◆ Source excerpt:

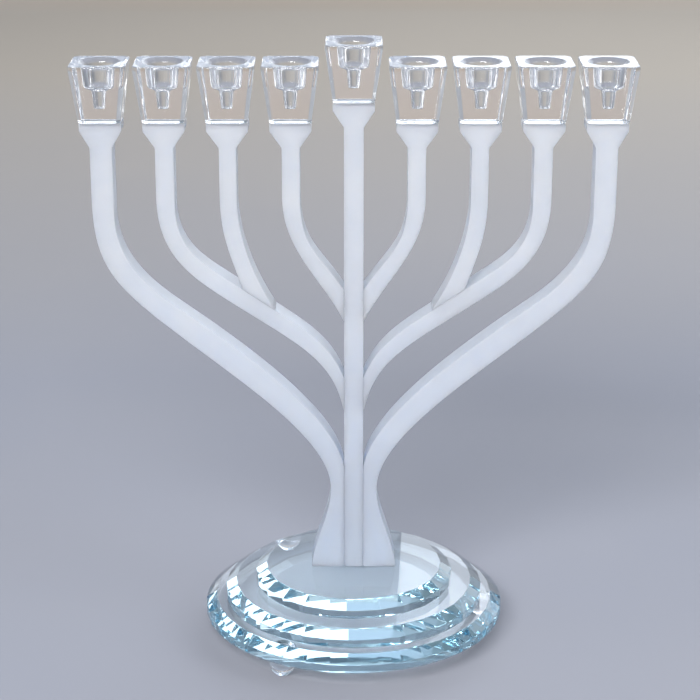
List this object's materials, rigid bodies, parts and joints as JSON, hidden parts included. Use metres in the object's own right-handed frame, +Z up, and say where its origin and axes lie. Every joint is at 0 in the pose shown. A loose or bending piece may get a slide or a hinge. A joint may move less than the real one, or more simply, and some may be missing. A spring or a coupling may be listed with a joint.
{
  "type": "menorah",
  "caption": "Free-standing Hanukkah menorah with curved frosted-glass arms, square crystal candle cups and a stepped, faceted round glass base.",
  "frame": {"origin": "on the surface it stands on, under the axis of the stem and of the round base", "axes": "+Z up along the stem, X along the row of candle cups, the viewer's side at -Y"},
  "size_m": [0.365, 0.206, 0.4135],
  "materials": {
    "frosted_glass": "sandblasted, satin, milky and slightly translucent",
    "base_glass": "polished clear plate glass with a pale green-blue edge tint",
    "cup_crystal": "polished colourless crystal",
    "foot_glass": "polished colourless glass"
  },
  "bodies": {
    "root": {"base_disc_lower": "base_glass", "base_disc_middle": "base_glass", "base_disc_upper": "base_glass", "foot_right": "foot_glass", "foot_back_left": "foot_glass", "foot_front_left": "foot_glass", "center_stem": "frosted_glass", "arm_outer_right": "frosted_glass", "arm_outer_left": "frosted_glass", "arm_second_right": "frosted_glass", "arm_second_left": "frosted_glass", "arm_branch_right": "frosted_glass", "arm_branch_left": "frosted_glass", "arm_inner_right": "frosted_glass", "arm_inner_left": "frosted_glass", "candle_cup_left_1": "cup_crystal", "candle_cup_left_2": "cup_crystal", "candle_cup_left_3": "cup_crystal", "candle_cup_left_4": "cup_crystal", "candle_cup_right_1": "cup_crystal", "candle_cup_right_2": "cup_crystal", "candle_cup_right_3": "cup_crystal", "candle_cup_right_4": "cup_crystal", "shamash_cup": "cup_crystal"}
  },
  "joints": []
}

◆ Written exercise:
In how many lines of the data does the string "joints" appear? Give only the number.

◆ Problem solution:
2